**Task prompt**
Return the line containing "the eye's frame", the line containing "for node in", and every line between them, exactly as they stand. Output nothing else.

---- Data shown

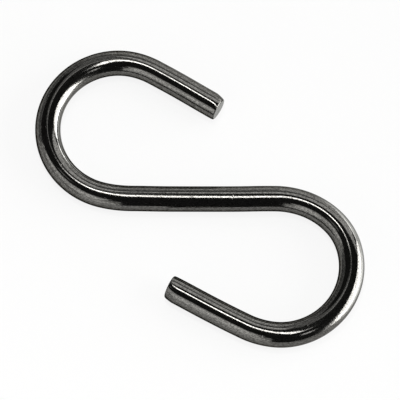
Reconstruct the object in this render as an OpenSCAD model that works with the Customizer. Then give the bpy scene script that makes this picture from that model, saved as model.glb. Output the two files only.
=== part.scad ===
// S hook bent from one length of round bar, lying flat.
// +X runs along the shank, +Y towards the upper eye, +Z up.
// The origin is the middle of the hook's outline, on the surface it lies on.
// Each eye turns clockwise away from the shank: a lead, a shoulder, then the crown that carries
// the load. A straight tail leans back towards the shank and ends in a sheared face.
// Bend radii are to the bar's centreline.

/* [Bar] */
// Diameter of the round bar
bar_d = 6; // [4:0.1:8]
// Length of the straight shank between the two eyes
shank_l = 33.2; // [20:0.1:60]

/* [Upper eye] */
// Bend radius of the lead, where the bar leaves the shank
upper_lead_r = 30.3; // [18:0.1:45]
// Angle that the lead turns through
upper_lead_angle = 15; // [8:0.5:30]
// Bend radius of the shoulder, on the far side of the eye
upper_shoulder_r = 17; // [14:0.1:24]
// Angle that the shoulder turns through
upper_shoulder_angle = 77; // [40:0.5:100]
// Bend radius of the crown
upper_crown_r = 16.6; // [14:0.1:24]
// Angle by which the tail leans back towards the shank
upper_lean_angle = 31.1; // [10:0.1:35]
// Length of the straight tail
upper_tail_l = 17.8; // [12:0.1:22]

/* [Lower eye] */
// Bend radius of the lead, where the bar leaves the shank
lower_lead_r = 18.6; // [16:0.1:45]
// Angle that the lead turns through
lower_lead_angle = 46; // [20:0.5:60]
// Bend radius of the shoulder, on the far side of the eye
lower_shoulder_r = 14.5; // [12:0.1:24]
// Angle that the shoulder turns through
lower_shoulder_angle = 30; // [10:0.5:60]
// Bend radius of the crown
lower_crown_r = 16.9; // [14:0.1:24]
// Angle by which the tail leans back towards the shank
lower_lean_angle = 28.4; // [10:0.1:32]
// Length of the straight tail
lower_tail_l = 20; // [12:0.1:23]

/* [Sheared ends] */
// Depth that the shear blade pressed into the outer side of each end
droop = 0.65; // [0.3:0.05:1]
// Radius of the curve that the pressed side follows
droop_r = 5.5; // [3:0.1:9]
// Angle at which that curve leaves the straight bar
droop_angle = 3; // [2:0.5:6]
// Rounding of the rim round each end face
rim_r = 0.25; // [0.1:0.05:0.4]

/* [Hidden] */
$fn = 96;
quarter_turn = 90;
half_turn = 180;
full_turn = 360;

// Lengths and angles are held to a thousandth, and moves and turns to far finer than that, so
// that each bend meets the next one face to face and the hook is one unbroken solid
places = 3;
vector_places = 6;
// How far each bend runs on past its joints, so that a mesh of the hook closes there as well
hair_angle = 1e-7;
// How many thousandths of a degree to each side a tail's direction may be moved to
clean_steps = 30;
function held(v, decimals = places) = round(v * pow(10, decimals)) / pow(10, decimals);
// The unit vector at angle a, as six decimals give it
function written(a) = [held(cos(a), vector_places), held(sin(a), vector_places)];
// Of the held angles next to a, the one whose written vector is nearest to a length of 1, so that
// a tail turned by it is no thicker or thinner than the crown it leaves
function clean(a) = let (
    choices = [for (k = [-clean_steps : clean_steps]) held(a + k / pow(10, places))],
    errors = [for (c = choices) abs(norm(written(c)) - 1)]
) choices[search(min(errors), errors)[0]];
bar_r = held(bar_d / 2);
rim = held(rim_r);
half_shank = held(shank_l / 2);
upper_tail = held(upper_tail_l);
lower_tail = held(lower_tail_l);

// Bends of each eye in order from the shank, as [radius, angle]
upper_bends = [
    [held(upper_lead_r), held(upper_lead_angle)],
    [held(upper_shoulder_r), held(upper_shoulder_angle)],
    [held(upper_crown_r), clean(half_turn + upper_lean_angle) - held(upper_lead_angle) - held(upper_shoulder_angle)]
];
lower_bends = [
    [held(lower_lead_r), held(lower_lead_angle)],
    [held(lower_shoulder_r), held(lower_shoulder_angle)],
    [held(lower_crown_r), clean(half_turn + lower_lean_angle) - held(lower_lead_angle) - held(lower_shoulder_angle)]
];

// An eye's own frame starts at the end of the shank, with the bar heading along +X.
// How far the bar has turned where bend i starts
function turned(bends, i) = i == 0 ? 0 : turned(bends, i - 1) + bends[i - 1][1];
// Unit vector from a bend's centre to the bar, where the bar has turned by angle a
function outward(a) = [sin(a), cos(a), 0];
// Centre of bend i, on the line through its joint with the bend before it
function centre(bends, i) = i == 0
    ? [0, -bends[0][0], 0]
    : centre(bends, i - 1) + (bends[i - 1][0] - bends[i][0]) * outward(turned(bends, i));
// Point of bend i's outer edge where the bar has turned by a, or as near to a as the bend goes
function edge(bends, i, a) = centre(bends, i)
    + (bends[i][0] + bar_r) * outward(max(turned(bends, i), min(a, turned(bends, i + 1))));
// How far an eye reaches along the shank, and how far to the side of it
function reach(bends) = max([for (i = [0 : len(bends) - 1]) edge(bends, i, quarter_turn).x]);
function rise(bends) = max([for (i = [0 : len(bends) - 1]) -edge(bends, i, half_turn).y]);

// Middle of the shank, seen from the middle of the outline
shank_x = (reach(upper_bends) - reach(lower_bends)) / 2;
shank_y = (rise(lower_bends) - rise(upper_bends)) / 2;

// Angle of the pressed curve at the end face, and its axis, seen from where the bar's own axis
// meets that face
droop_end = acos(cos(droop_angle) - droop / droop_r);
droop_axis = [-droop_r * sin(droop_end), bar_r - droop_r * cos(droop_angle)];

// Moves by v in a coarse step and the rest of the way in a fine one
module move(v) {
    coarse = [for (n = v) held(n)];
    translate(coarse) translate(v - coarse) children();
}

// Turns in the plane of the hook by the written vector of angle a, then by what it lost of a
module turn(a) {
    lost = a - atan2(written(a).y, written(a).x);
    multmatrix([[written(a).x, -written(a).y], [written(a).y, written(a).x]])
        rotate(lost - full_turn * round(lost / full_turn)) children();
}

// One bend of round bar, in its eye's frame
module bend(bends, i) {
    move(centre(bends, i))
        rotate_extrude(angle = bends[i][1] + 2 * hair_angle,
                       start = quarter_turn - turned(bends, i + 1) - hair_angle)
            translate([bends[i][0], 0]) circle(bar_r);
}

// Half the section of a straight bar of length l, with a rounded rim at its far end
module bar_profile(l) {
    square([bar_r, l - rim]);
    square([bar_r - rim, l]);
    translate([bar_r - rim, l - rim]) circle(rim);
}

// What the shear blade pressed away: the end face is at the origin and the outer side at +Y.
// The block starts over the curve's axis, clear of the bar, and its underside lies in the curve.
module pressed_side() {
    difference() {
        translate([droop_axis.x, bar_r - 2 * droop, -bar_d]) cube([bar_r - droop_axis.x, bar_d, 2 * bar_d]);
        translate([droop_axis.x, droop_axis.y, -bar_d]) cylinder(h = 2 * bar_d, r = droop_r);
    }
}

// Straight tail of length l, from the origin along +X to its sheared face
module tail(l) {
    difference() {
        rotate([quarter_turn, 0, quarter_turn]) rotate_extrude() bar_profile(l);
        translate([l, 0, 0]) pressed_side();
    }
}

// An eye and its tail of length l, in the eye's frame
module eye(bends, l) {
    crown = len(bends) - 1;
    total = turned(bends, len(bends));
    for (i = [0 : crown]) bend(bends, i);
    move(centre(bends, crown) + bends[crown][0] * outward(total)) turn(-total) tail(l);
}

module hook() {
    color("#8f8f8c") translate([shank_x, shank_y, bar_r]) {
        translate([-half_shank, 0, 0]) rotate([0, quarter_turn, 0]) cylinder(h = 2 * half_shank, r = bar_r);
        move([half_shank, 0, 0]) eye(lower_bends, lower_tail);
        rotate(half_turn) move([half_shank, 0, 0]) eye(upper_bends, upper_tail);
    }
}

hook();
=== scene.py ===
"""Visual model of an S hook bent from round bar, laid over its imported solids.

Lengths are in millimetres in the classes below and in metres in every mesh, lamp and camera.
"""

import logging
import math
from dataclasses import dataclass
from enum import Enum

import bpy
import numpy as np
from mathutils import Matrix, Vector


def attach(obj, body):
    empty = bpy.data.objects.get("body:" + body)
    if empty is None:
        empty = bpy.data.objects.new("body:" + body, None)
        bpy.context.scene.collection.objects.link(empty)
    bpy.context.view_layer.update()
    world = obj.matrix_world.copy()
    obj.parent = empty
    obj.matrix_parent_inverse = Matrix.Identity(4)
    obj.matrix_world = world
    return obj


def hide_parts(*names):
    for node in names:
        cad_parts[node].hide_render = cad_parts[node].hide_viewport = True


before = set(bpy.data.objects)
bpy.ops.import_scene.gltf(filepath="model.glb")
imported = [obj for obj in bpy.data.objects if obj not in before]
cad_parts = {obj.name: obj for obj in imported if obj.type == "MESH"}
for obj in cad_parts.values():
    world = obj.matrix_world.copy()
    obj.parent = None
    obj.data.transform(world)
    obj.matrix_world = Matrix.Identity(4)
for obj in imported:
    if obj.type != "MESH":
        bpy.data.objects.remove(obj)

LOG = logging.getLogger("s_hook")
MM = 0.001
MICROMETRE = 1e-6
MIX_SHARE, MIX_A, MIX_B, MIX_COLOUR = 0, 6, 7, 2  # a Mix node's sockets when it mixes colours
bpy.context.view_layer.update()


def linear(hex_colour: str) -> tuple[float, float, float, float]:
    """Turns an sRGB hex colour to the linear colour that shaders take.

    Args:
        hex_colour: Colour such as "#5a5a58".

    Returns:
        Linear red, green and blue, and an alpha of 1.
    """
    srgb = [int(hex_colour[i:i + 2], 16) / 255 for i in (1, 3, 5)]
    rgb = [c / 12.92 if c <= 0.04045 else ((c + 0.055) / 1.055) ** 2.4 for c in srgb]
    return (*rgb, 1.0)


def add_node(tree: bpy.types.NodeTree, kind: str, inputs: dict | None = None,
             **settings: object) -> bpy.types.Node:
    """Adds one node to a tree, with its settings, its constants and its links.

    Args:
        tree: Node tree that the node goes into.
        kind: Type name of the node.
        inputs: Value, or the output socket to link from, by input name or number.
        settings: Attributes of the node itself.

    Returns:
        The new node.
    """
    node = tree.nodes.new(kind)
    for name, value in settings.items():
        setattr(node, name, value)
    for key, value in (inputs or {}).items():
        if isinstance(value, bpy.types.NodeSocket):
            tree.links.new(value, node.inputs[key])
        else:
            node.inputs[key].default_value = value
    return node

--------

**Answer**
// An eye and its tail of length l, in the eye's frame
module eye(bends, l) {
    crown = len(bends) - 1;
    total = turned(bends, len(bends));
    for (i = [0 : crown]) bend(bends, i);
    move(centre(bends, crown) + bends[crown][0] * outward(total)) turn(-total) tail(l);
}

module hook() {
    color("#8f8f8c") translate([shank_x, shank_y, bar_r]) {
        translate([-half_shank, 0, 0]) rotate([0, quarter_turn, 0]) cylinder(h = 2 * half_shank, r = bar_r);
        move([half_shank, 0, 0]) eye(lower_bends, lower_tail);
        rotate(half_turn) move([half_shank, 0, 0]) eye(upper_bends, upper_tail);
    }
}

hook();
=== scene.py ===
"""Visual model of an S hook bent from round bar, laid over its imported solids.

Lengths are in millimetres in the classes below and in metres in every mesh, lamp and camera.
"""

import logging
import math
from dataclasses import dataclass
from enum import Enum

import bpy
import numpy as np
from mathutils import Matrix, Vector


def attach(obj, body):
    empty = bpy.data.objects.get("body:" + body)
    if empty is None:
        empty = bpy.data.objects.new("body:" + body, None)
        bpy.context.scene.collection.objects.link(empty)
    bpy.context.view_layer.update()
    world = obj.matrix_world.copy()
    obj.parent = empty
    obj.matrix_parent_inverse = Matrix.Identity(4)
    obj.matrix_world = world
    return obj


def hide_parts(*names):
    for node in names:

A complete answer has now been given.